"E una persona innocente e giusta non ucciderai"—Esodo 23:7.

È proibito punire una persona in base a prove indirette, anche se si è praticamente certi della sua colpevolezza.

Ad esempio: Una persona insegue il suo nemico con l'intenzione di ucciderlo. Il ricercato scappa in una casa, seguito dall'inseguitore. In seguito, testimoni entrano nella casa e trovano la vittima uccisa, con il corpo in preda alle convulsioni e l'inseguitore in piedi sopra di lui con un coltello in mano, entrambi coperti di sangue. Le corti non possono giustiziare l'inseguitore poiché non ci sono testimoni che hanno visto l'assassinio con i loro occhi.

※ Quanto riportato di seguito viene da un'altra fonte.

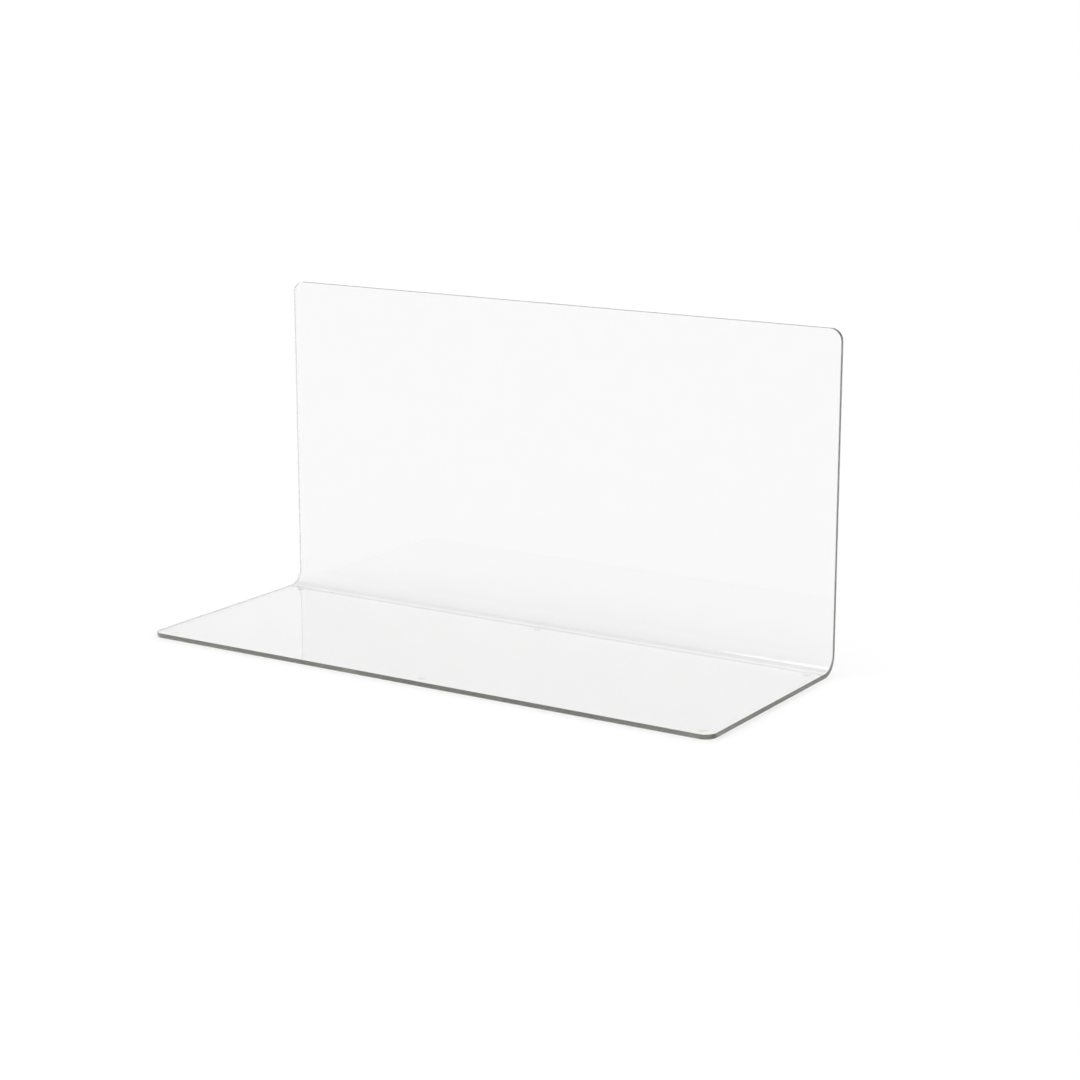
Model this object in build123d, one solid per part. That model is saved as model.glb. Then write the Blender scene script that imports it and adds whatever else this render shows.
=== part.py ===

Questa legge può sembrare ingiusta, perché potrebbe causare l'esonero di alcuni criminali, eppure c'è un motivo per questo che ora spiegheremo:

Se la Torà autorizzasse le corti di punire una persona nel caso dove la possibilità che sia colpevole è quasi certa (come nell'esempio sopra), potrebbe anche accadere che puniscano persone anche in casi dove la colpevolezza è meno probabile, arrivando anche a giustizare alcuni imputati in base a considerazioni dubbiose secondo l'immaginazione del giudice.

Perciò D-o ha proibito che questi scenari avvengano, proibendo qualsiasi punizione se non ci sono testimoni che sono sicuri, senza alcun dubbio, che l'evento sia accaduto e che non c'è alcun'altra spiegazione ai fatti.

Se non si impone una pena, il peggio che può accadere è che una persona colpevole sarà considerata innocente. Se tuttavia la punizione viene effettuata in base a prove dubbiose, è possibile che un giorno una persona innocente venga giustiziata. Ed è preferibile liberare mille persone colpevoli che giustiziare una persona innocente.

Similmente, se due testimoni testimoniano che una persona ha commesso due reati capitali, ma ognuno di loro era presente a solo uno degli atti commessi, quella persona non può essere giustiziata.